## START Record list
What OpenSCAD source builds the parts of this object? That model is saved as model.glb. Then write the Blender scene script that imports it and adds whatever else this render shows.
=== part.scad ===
## END Record list
## START Record list
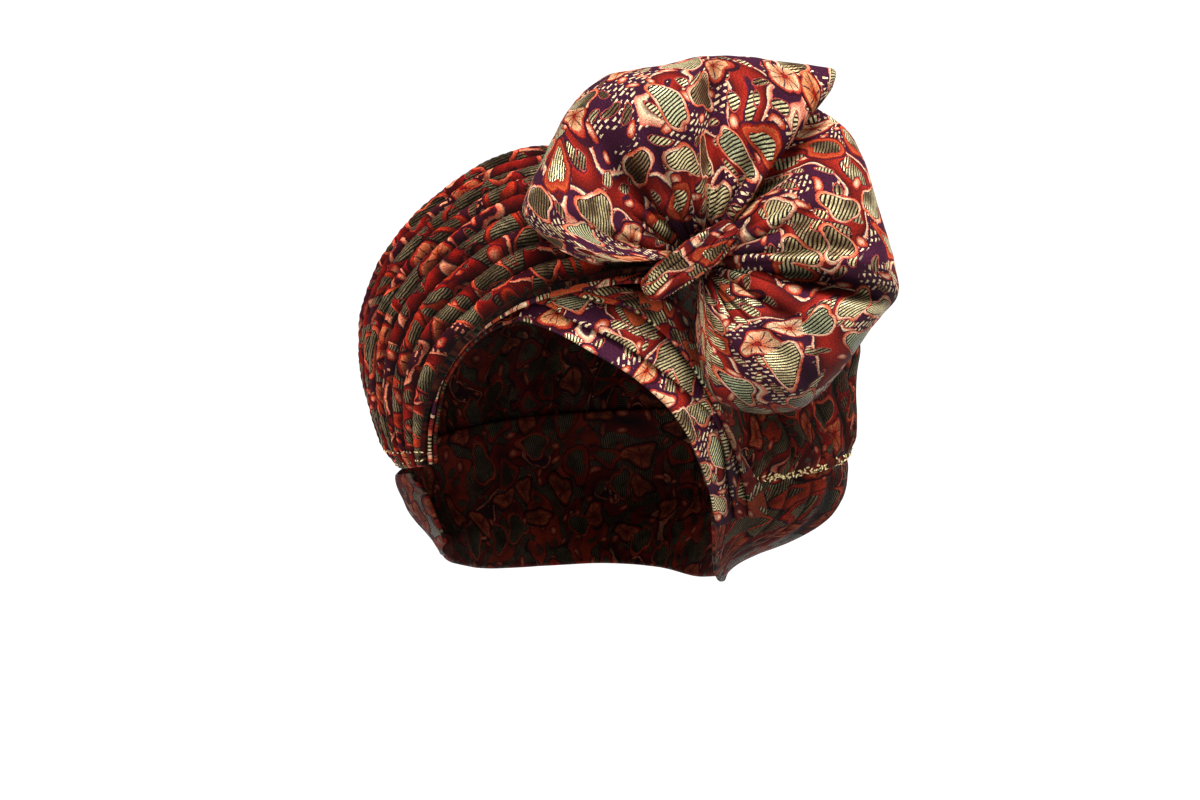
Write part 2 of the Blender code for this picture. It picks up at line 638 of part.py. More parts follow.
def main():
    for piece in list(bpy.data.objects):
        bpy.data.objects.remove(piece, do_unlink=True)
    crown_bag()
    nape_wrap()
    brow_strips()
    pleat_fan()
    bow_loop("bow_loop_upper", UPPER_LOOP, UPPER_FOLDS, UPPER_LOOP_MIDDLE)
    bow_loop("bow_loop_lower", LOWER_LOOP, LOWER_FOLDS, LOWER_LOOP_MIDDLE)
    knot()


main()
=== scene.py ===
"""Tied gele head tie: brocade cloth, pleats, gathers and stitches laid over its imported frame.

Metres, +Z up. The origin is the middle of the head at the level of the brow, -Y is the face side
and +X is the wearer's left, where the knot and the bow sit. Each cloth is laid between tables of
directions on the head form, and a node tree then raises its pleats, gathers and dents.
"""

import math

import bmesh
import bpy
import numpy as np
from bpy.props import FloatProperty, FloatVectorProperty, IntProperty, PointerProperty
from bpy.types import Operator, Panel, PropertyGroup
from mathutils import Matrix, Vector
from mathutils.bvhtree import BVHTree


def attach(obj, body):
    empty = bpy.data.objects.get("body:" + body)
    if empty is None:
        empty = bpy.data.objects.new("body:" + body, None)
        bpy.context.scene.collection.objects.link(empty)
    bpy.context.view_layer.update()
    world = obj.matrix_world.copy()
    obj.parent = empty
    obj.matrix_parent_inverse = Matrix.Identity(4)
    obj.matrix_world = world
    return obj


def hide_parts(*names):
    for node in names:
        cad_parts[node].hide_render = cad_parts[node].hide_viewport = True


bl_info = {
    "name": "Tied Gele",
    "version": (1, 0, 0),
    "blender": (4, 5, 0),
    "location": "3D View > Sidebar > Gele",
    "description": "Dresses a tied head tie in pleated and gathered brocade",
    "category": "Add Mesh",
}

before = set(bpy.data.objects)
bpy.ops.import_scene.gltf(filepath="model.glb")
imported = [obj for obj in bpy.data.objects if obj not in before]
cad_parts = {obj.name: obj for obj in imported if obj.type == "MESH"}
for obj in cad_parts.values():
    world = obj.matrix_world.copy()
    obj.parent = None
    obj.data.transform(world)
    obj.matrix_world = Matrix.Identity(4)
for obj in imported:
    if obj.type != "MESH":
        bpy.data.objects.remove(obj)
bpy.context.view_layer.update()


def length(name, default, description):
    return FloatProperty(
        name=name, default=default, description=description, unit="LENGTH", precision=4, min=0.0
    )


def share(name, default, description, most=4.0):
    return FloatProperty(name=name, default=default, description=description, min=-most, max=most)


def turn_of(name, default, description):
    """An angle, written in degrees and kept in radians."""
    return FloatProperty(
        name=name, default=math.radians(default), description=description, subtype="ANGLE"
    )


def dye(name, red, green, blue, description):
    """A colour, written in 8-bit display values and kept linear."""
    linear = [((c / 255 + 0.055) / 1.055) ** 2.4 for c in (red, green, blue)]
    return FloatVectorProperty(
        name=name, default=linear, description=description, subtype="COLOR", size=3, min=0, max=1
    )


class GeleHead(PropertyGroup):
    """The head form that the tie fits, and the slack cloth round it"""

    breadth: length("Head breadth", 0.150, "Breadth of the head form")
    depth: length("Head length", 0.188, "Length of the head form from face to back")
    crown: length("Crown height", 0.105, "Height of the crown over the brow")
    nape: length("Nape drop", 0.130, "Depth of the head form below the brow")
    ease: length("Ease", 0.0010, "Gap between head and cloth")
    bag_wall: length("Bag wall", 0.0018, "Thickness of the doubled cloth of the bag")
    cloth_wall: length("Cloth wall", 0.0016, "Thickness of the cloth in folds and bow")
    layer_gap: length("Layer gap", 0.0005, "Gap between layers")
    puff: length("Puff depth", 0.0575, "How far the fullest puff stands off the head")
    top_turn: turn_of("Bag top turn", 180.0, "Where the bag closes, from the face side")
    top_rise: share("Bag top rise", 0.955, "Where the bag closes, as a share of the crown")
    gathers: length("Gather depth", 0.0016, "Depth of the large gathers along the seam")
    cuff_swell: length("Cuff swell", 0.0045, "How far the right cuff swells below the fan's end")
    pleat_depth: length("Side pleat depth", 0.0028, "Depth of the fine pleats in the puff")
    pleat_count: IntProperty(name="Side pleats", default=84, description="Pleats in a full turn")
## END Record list
### What is needed
The lines to be given again exactly are those from the one containing "nape_wrap()" up to and including the one containing "before = set(bpy.data.objects)".

### Result of the exercise
    nape_wrap()
    brow_strips()
    pleat_fan()
    bow_loop("bow_loop_upper", UPPER_LOOP, UPPER_FOLDS, UPPER_LOOP_MIDDLE)
    bow_loop("bow_loop_lower", LOWER_LOOP, LOWER_FOLDS, LOWER_LOOP_MIDDLE)
    knot()


main()
=== scene.py ===
"""Tied gele head tie: brocade cloth, pleats, gathers and stitches laid over its imported frame.

Metres, +Z up. The origin is the middle of the head at the level of the brow, -Y is the face side
and +X is the wearer's left, where the knot and the bow sit. Each cloth is laid between tables of
directions on the head form, and a node tree then raises its pleats, gathers and dents.
"""

import math

import bmesh
import bpy
import numpy as np
from bpy.props import FloatProperty, FloatVectorProperty, IntProperty, PointerProperty
from bpy.types import Operator, Panel, PropertyGroup
from mathutils import Matrix, Vector
from mathutils.bvhtree import BVHTree


def attach(obj, body):
    empty = bpy.data.objects.get("body:" + body)
    if empty is None:
        empty = bpy.data.objects.new("body:" + body, None)
        bpy.context.scene.collection.objects.link(empty)
    bpy.context.view_layer.update()
    world = obj.matrix_world.copy()
    obj.parent = empty
    obj.matrix_parent_inverse = Matrix.Identity(4)
    obj.matrix_world = world
    return obj


def hide_parts(*names):
    for node in names:
        cad_parts[node].hide_render = cad_parts[node].hide_viewport = True


bl_info = {
    "name": "Tied Gele",
    "version": (1, 0, 0),
    "blender": (4, 5, 0),
    "location": "3D View > Sidebar > Gele",
    "description": "Dresses a tied head tie in pleated and gathered brocade",
    "category": "Add Mesh",
}

before = set(bpy.data.objects)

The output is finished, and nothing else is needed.